[Stored dataset items]
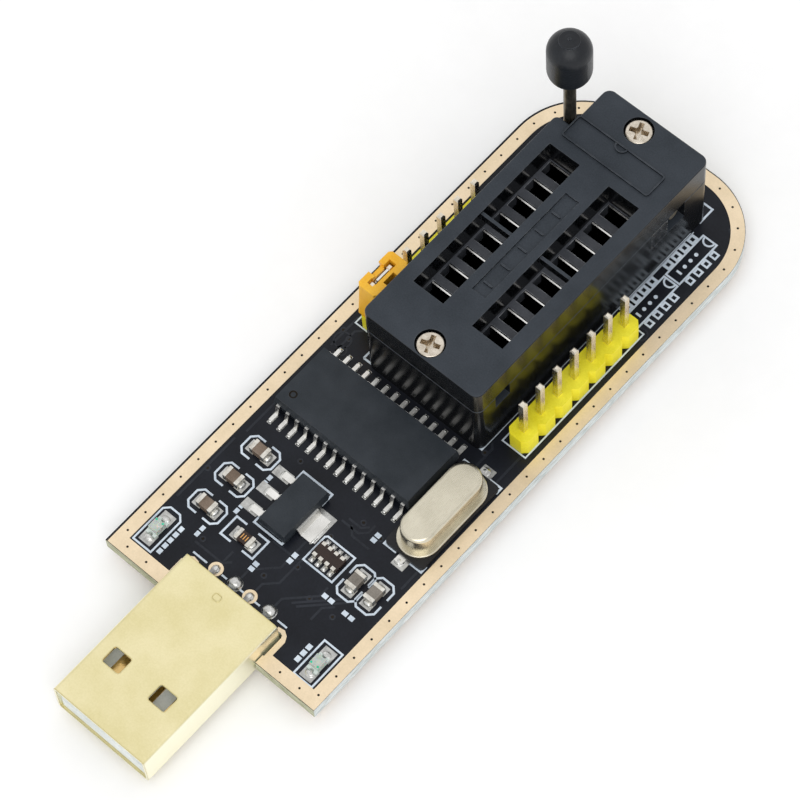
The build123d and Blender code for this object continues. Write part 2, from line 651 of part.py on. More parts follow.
circuit_board()
usb_plug()
zif_socket()
pin_headers()
jumper()
interface_chip()
regulator()
crystal()
capacitors()
resistors()
lamp("power_led", POWER_LED)
lamp("status_led", STATUS_LED)
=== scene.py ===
import json
import math

import bmesh
import bpy
from mathutils import Matrix, Vector


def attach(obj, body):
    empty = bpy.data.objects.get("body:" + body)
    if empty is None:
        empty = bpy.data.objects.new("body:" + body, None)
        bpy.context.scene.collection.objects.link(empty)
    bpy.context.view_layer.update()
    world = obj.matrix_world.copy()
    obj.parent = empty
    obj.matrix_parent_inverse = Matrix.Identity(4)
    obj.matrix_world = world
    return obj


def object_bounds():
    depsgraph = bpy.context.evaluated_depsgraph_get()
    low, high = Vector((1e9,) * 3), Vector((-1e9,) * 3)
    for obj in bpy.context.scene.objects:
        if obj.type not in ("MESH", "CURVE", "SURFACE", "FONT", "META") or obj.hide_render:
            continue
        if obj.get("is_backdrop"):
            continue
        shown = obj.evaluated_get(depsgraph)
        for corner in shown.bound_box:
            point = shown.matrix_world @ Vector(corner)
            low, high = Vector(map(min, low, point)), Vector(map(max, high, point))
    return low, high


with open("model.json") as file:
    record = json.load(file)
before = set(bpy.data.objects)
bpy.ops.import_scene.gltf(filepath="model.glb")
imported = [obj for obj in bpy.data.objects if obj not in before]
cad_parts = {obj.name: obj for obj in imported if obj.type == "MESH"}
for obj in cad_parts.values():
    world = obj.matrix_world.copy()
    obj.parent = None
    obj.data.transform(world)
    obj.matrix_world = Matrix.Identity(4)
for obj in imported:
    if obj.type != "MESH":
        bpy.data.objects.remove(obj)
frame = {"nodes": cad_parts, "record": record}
cad_low, cad_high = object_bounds()

# Driving dimensions of the part, in millimetres. Places are given on the board: x from its long centre line,
# y from its plug-end edge, z from its component face.
MM = 0.001
MIDDLE_Y = 27.575
BOARD_TOP = 3.1
BOARD_WIDTH = 27.6
BOARD_LENGTH = 70.2
BOARD_THICKNESS = 1.6
BOARD_REAR_RADIUS = 8.5
PITCH = 2.54
FINE_PITCH = 1.27
USB_X = 0.1
USB_CONTACT_X = (-3.5, -1.0, 1.0, 3.5)
USB_JOINT_Y = 4.75
PEG_X = 5.85
PEG_Y = (1.45, 3.5)
ZIF_TOP = 11.3
ROW_CENTRE = 0.25
ROWS = (ROW_CENTRE - 3.81, ROW_CENTRE + 3.81)
FIRST_CONTACT_Y = 39.03
ZIF_WAYS = 8
CONTACT_TOP = 8.2
FRONT_ARM_TOP = 6.4
CONTACT_REACH = 1.2
RIGHT_HEADER = (10.26, 34.71)
LEFT_HEADER = (-9.6, 35.06)
HEADER_WAYS = 7
CHIP_CENTRE = (-2.0, 25.15)
CHIP_TOP = 2.4
PIN_ONE = (-9.6, 22.9)
CHIP_LEADS = 14
LEAD_SPAN = 10.3
REGULATOR_CENTRE = (-1.7, 14.2)
CRYSTAL_CENTRE = (9.6, 23.3)
CAPACITORS_ACROSS = ((-8.6, 16.8), (-8.6, 12.95), (-8.6, 9.1))
CAPACITORS_ALONG = ((7.98, 12.5), (10.26, 12.65))
RESISTOR_CENTRE = (-3.4, 8.9)
ARRAY_CENTRE = (4.2, 12.75)
POWER_LED = (-10.75, 4.2)
STATUS_LED = (10.9, 3.85)

# Layers on the component face, and widths of the printed lines
COPPER = 0.035
TRACE = 0.012
INK = 0.028
INK_WIDTH = 0.22
FINE_INK = 0.2
HAIR_INK = 0.16


def at(x, y, z):
    return Vector((x * MM, (y - MIDDLE_Y) * MM, (z + BOARD_TOP) * MM))


# ---- materials ----

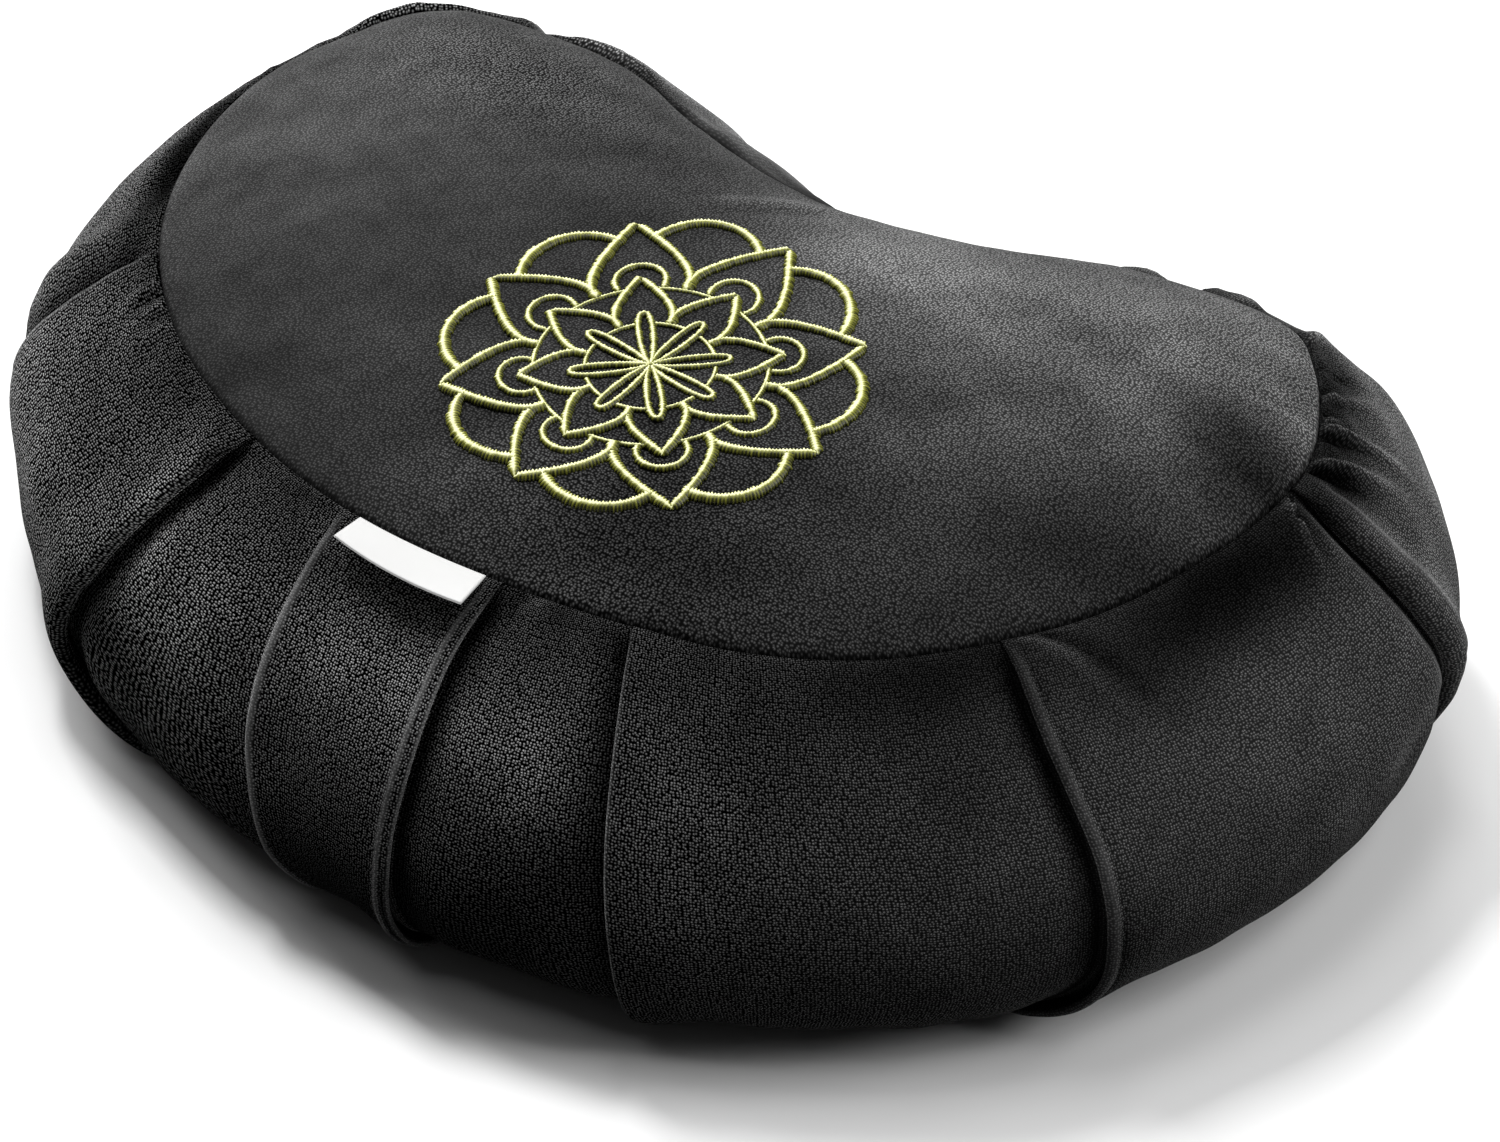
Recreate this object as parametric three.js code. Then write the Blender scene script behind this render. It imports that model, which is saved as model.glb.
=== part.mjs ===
import * as THREE from "three";

// Crescent meditation cushion of pleated velvet.
// Millimetres, +X from the middle to the right lobe, -Y towards the rounded front, +Z up.
// A place along the top seam is in mm from the middle of the front, positive to the right.

// Driving sizes of the top seam: a half circle in front, a lobe at each end, a hollow behind
const FRONT_RADIUS = 171;
const LOBE_RADIUS = 67;
const HOLLOW_RADIUS = 120;

// Driving heights above the floor, and the gap that sewn pieces keep between their solids
const SEAM_HEIGHT = 114;
const WIDEST_HEIGHT = 48;
const BASE_THICKNESS = 4;
const GAP = 0.3;

// Crown of the top panel over its seam: its height, its extra swell behind the spine, and how
// flat its top and how round its rim
const CROWN_MIDDLE = 21;
const CROWN_LOBE = 22;
const CROWN_BACK = 7;
const CROWN_FLATNESS = 2;
const CROWN_RIM = 0.9;

// Profile of the side band, as handles of two curves from the seam to the widest place and on to
// the foot: shares of the bulge outwards, and of the heights above and below the widest place
const WIDEST_SHARE = 0.55;
const SHOULDER_HANDLES = { out: 0.33, rise: 0.83, widestRise: 0.44 };
const BELLY_HANDLES = { widestDrop: 0.65, footOut: 0.87 };
const FOOT_SHARE = 0.35;
const BASE_EDGE = 5;

// How far the sewn seam eases out of its arcs: place along the seam, outwards
const SEAM_EASE = [
  { along: -440, out: 2.4 },
  { along: -400, out: 0 },
  { along: -370, out: -2.2 },
  { along: -330, out: 3 },
  { along: -295, out: -3.4 },
  { along: -252, out: -0.6 },
  { along: -210, out: 1.1 },
  { along: -170, out: 2 },
  { along: -124, out: 0.7 },
  { along: -88, out: -1.1 },
  { along: -31, out: -2.5 },
  { along: 16, out: -3 },
  { along: 50, out: -0.4 },
  { along: 83, out: 4.3 },
  { along: 114, out: 6 },
  { along: 146, out: 4 },
  { along: 182, out: 2.1 },
  { along: 218, out: -1.1 },
  { along: 256, out: -2 },
  { along: 300, out: -2.6 },
  { along: 323, out: 0.8 },
  { along: 341, out: 4.4 },
  { along: 372, out: -3 },
  { along: 403, out: -2.3 },
  { along: 440, out: 0.2 },
  { along: 486, out: 0.7 },
];

// How far the side band stands out from the seam at its widest: place along the seam, bulge
const BULGES = [
  { along: -440, bulge: 50 },
  { along: -395, bulge: 48 },
  { along: -356, bulge: 45 },
  { along: -320, bulge: 41.5 },
  { along: -290, bulge: 39.2 },
  { along: -255, bulge: 39.2 },
  { along: -214, bulge: 41.1 },
  { along: -175, bulge: 40.5 },
  { along: -140, bulge: 38 },
  { along: -105, bulge: 36.2 },
  { along: -35, bulge: 36 },
  { along: 0, bulge: 38.4 },
  { along: 40, bulge: 39 },
  { along: 107, bulge: 38.8 },
  { along: 140, bulge: 41.5 },
  { along: 175, bulge: 45.6 },
  { along: 214, bulge: 48.3 },
  { along: 255, bulge: 48.5 },
  { along: 290, bulge: 47.6 },
  { along: 320, bulge: 47.7 },
  { along: 350, bulge: 49.3 },
  { along: 385, bulge: 50 },
  { along: 428, bulge: 50.4 },
  { along: 486, bulge: 50.5 },
];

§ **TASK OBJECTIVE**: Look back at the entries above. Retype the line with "interface_chip()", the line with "cad_low, cad_high = object_bounds()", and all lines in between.

§ **ANSWER TO THIS PROBLEM**:
interface_chip()
regulator()
crystal()
capacitors()
resistors()
lamp("power_led", POWER_LED)
lamp("status_led", STATUS_LED)
=== scene.py ===
import json
import math

import bmesh
import bpy
from mathutils import Matrix, Vector


def attach(obj, body):
    empty = bpy.data.objects.get("body:" + body)
    if empty is None:
        empty = bpy.data.objects.new("body:" + body, None)
        bpy.context.scene.collection.objects.link(empty)
    bpy.context.view_layer.update()
    world = obj.matrix_world.copy()
    obj.parent = empty
    obj.matrix_parent_inverse = Matrix.Identity(4)
    obj.matrix_world = world
    return obj


def object_bounds():
    depsgraph = bpy.context.evaluated_depsgraph_get()
    low, high = Vector((1e9,) * 3), Vector((-1e9,) * 3)
    for obj in bpy.context.scene.objects:
        if obj.type not in ("MESH", "CURVE", "SURFACE", "FONT", "META") or obj.hide_render:
            continue
        if obj.get("is_backdrop"):
            continue
        shown = obj.evaluated_get(depsgraph)
        for corner in shown.bound_box:
            point = shown.matrix_world @ Vector(corner)
            low, high = Vector(map(min, low, point)), Vector(map(max, high, point))
    return low, high


with open("model.json") as file:
    record = json.load(file)
before = set(bpy.data.objects)
bpy.ops.import_scene.gltf(filepath="model.glb")
imported = [obj for obj in bpy.data.objects if obj not in before]
cad_parts = {obj.name: obj for obj in imported if obj.type == "MESH"}
for obj in cad_parts.values():
    world = obj.matrix_world.copy()
    obj.parent = None
    obj.data.transform(world)
    obj.matrix_world = Matrix.Identity(4)
for obj in imported:
    if obj.type != "MESH":
        bpy.data.objects.remove(obj)
frame = {"nodes": cad_parts, "record": record}
cad_low, cad_high = object_bounds()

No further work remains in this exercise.